His supporters accused the Russian authorities of being “killers who were covering their tracks”. Uselessly, since this democratic protester was dead (or killed) in the prime of life. A good human being has been lost to the world due to selfish autocracy: his crime being his opposition to corruption.
His wife, Yulia Navalnaya, has demanded his body be given his family so a proper burial could be carried out. Even this is refused. She has vowed to continue his work to fight for a ‘Free Russia’. She has directly accused President Vladimir Putin of murdering her husband and appealed to sympathizers and supporters to “share the fury and hate for those who dared to kill our future”. She alleged her husband’s body was retained until traces of poisoning by the nerve agent used earlier and believed to have been used again, disappeared.
Repercussions
I said earlier that I followed what was done to this activist after his return to Russia from Berlin and had a foreboding that he was doomed; he would be eliminated.
Thoughts followed, plus fearful and frightening remembrances. Sri Lanka has had more than its share of killing of opposition figures and activists against corruption and for the preservation of human rights and free speech. The retaliatory killings started in force during the Presidency of Ranasinghe Premadasa, abated during CBK’s time, and restarted. There is no need to spell out names of those who were killed or made to disappear and during which presidency. All is too well known, documented and remembered.
We are such a small country with intelligent people, boasting of being a prime Buddhist country with all other major religions allowed complete freedom to be followed. But the number of political killings is atrociously disproportionate. I do not count killings by the JVP during its two uprisings, neither by the LTTE, and by the police and authorities during the uprisings and civil war. I have in mind those killings and torture that seemed to be engineered by the highest in the land during periods in our recent history.

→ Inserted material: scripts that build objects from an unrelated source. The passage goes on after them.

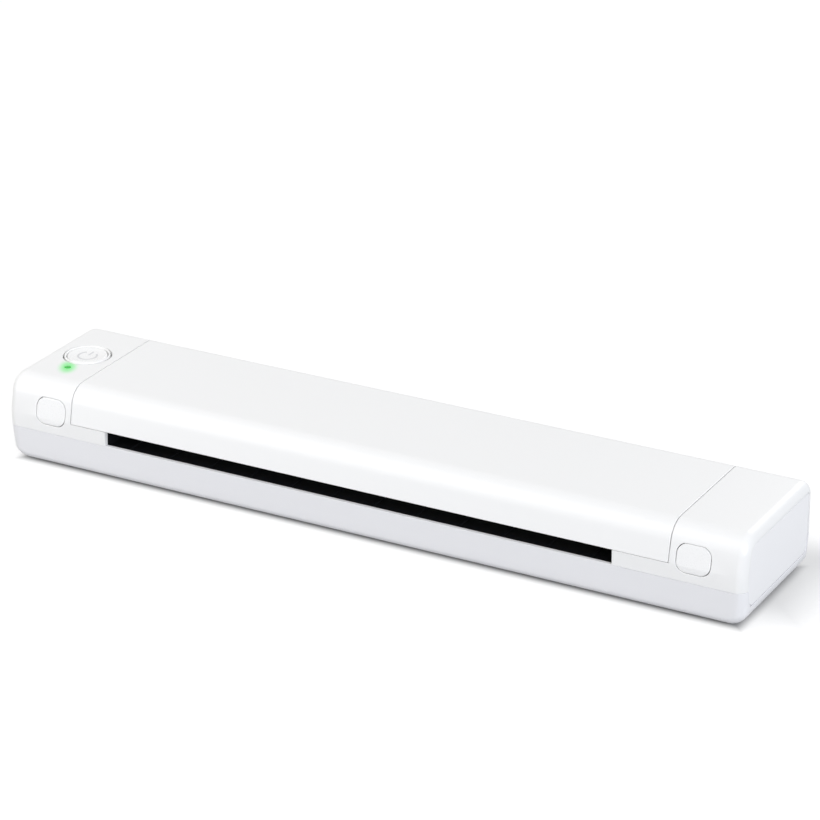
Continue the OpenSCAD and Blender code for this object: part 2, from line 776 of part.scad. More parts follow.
module idler_gear() {
    small_turn = to_idler + 180 + 180 / idler_small_teeth;
    color("#e8e6dc") difference() {
        union() {
            gear_at(gear_x0 + 0.2, large_x0 + 0.1, idler_y, idler_z, idler_small_teeth, small_turn);
            gear_at(large_x0, large_x0 + large_face, idler_y, idler_z, idler_large_teeth, to_motor);
        }
        rod_x(gear_x0 - over, plate_x, idler_y, idler_z, axle_d / 2 + 0.04);
    }
}

module idler_axle() {
    color("#b9bcc0") rod_x(bearing_right + bearing_t, plate_x + plate_t, idler_y, idler_z, axle_d / 2);
}

module motor_pinion() {
    pinion_turn = to_motor + 180 + 180 / pinion_teeth;
    color("#c79a4b") difference() {
        gear_at(large_x0 - 0.2, large_x0 + large_face + 0.2, motor_y, motor_z, pinion_teeth, pinion_turn);
        rod_x(large_x0 - over, plate_x, motor_y, motor_z, 0.76);
    }
}

module motor_shaft() {
    color("#b9bcc0") rod_x(large_x0 - 0.4, plate_x + plate_t + 1.6, motor_y, motor_z, 0.75);
}

// Motor can with its mounting ears and front boss
module stepper_motor() {
    x0 = plate_x + plate_t;
    color("#a7aaae") difference() {
        union() {
            rod_x(x0 + 0.8, x0 + motor_l, motor_y, motor_z, motor_d / 2);
            hull() for (side = [-1, 1])
                rod_x(x0, x0 + 0.8, motor_y + side * motor_ear, motor_z, 2.4);
            rod_x(x0 - plate_t + 0.2, x0 + 0.4, motor_y, motor_z, 2.4);
            rod_x(x0 + motor_l - 0.02, x0 + motor_l + 0.8, motor_y, motor_z, 2);
        }
        for (side = [-1, 1])
            rod_x(x0 - over, x0 + 0.8 + over / 10, motor_y + side * motor_ear, motor_z, shank_r + 0.1);
        rod_x(x0 - 2, x0 + 2.2, motor_y, motor_z, 0.85);
    }
}

motor_ear = motor_d / 2 + 2.7;

// Bent steel plate between the gears and the motor
module gear_plate() {
    color("#c4c7cb") difference() {
        union() {
            block(plate_x, plate_x + plate_t, platen_y - 5, motor_y + motor_ear + 2.4, plate_foot_z,
                platen_z + 7);
            for (p = plate_screws_at)
                block(plate_x, plate_x + 7, p[1] - 2.6, p[1] + 2.6, plate_foot_z, plate_foot_z + plate_t);
        }
        for (p = plate_screws_at)
            post(p[0], p[1], plate_foot_z - over, plate_foot_z + plate_t + over, shank_r + 0.1);
        rod_x(plate_x - over, plate_x + plate_t + over, idler_y, idler_z, axle_d / 2 + 0.01);
        rod_x(plate_x - over, plate_x + plate_t + over, motor_y, motor_z, 2.45);
        for (side = [-1, 1])
            rod_x(plate_x - over, plate_x + plate_t + over, motor_y + side * motor_ear, motor_z,
                thread_r + 0.35);
    }
}

module motor_screws() {
    x = plate_x + plate_t + 0.8;
    color("#5c5f63") {
        for (side = [-1, 1]) {
            rod_x(plate_x + 0.1, x, motor_y + side * motor_ear, motor_z, shank_r - 0.03);
            rod_x(x, x + 1.1, motor_y + side * motor_ear, motor_z, 2);
        }
        for (p = plate_screws_at) {
            post(p[0], p[1], floor_top - 0.2, plate_foot_z + plate_t, shank_r - 0.03);
            post(p[0], p[1], plate_foot_z + plate_t, plate_foot_z + plate_t + 1.1, 2);
        }
    }
}

// ---------- boards, battery, sensors ----------

module main_board() {
    color("#1f6b3a") difference() {
        block(main_board_x0, main_board_x1, main_board_y0, main_board_y1, main_board_z, main_board_z + board_t);
        for (p = board_screws_at)
            post(p[0], p[1], main_board_z - over, main_board_z + board_t + over, shank_r + 0.1);
    }
}

module board_chips() {
    z = main_board_z + board_t;
    mid = (main_board_y0 + main_board_y1) / 2;
    color("#26272a") {
        block(-20, -10, mid - 5, mid + 5, z, z + 1.4);
        block(-48, -41, mid - 3, mid + 3, z, z + 1.2);
        block(22, 30, mid - 3.5, mid + 3.5, z, z + 1.6);
        for (x = [-72, -64, 42]) post(x, mid, z, z + 4.2, 2.6);
        block(-92, -80, mid - 2.4, mid + 2.4, z, z + 2.8);
        block(2, 14, main_board_y1 - 4.4, main_board_y1 - 0.6, z, z + 2.2);
    }
}

module charge_board() {
    color("#1f6b3a") difference() {
        block(charge_x0, charge_x1, usb_y - 10, usb_y + 10, charge_top - board_t, charge_top);
        for (p = charge_screws_at) post(p[0], p[1], 0, charge_top + over, shank_r + 0.1);
    }
}

// Metal shell of the connector with its tongue
module usb_port() {
    x0 = -half_l + 0.5;
    shell_t = 0.3;
    depth = 7.3;
    color("#aeb1b5") translate([x0, usb_y, charge_top + usb_h / 2]) rotate([90, 0, 90]) {
        difference() {
            linear_extrude(depth) rounded(usb_w, usb_h, usb_h / 2 - 0.01);
            translate([0, 0, -over]) linear_extrude(depth - 0.6 + over)
                rounded(usb_w - 2 * shell_t, usb_h - 2 * shell_t, usb_h / 2 - shell_t - 0.01);
        }
        translate([-3.35, -0.35, 0.9]) cube([6.7, 0.7, depth - 1.2]);
    }
}

// Two flat cells side by side with the protection strip between them
module battery_pack() {
    mid = (battery_x0 + battery_x1) / 2;
    z0 = floor_top + 0.2;
    deep = battery_y1 - battery_y0;
    color("#3c5f9a") for (span = [[battery_x0, mid - 1.5], [mid + 1.5, battery_x1]])
        along_x(span[0], span[1]) translate([(battery_y0 + battery_y1) / 2, z0 + battery_h / 2])
            rounded(deep, battery_h, 2.5);
    color("#c8b45a") block(mid - 1.5, mid + 1.5, battery_y0 + 2, battery_y1 - 2, z0 + 2, z0 + battery_h - 2);
}

module button_board() {
    color("#1f6b3a") difference() {
        block(-power_x - 9.6, -power_x + 9.4, power_y - 17, power_y + 15.8, button_board_top - board_t,
            button_board_top);
        for (b = button_bosses)
            post(-power_x + b[0], power_y + b[1], button_board_top - board_t - over, button_board_top + over,
                shank_r + 0.1);
    }
}

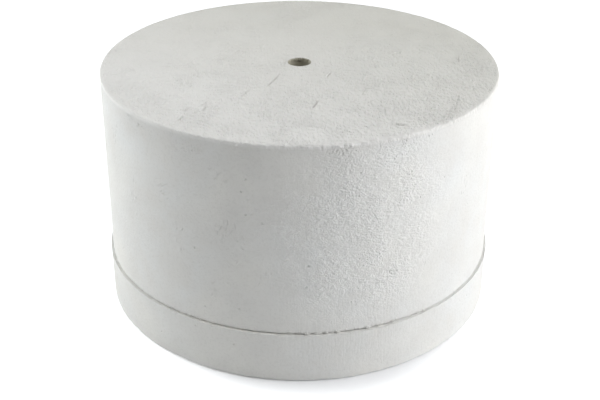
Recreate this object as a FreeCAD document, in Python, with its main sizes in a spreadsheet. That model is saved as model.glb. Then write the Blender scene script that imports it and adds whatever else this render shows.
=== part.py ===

One case that was different, instigated by the then president of the country – Marcos in the Philippines – was the assassination of Benigno ‘Ninoy’ Aquino Jr, on August 21, 1983, on the tarmac of Manila International Airport. He was returning to his country, having fled for fear of his life. He was shot dead point blank. But mass protests drove Marcos and wife Imelda to flee to exile in Honolulu, where Marcos died in September 1989. She returned to the Philippines and lives a good life, back in politics and surprisingly her son, Bongbong is president now. His rise to power so comparatively recent after the atrocities committed by his parents gives hope to many a son and heir of leaders supposedly guilty of murder.
The way the political papadam crumbles, as the saying goes, is very relevant to Sri Lanka as white wearing politicians guilty of this and that crime are parliamentarians and a western leaning advocate of peace and racial harmony now promotes muzzling the media, particularly social media, and advocates the manacling of even sincere activists for justice and fair play through the passing of a severe anti-terrorism Act.
Peaceful Aragalaya protestors were mercilessly hounded out by an ex Prez and his successor. Sophisticated poisoning with nerve gas may not be the local forte but plenty of killers who can be hired are freely available for a scoop of goodies or a couple of thousand rupees. Latent capability to outdo even ex-KGB Putin lies in humans among us.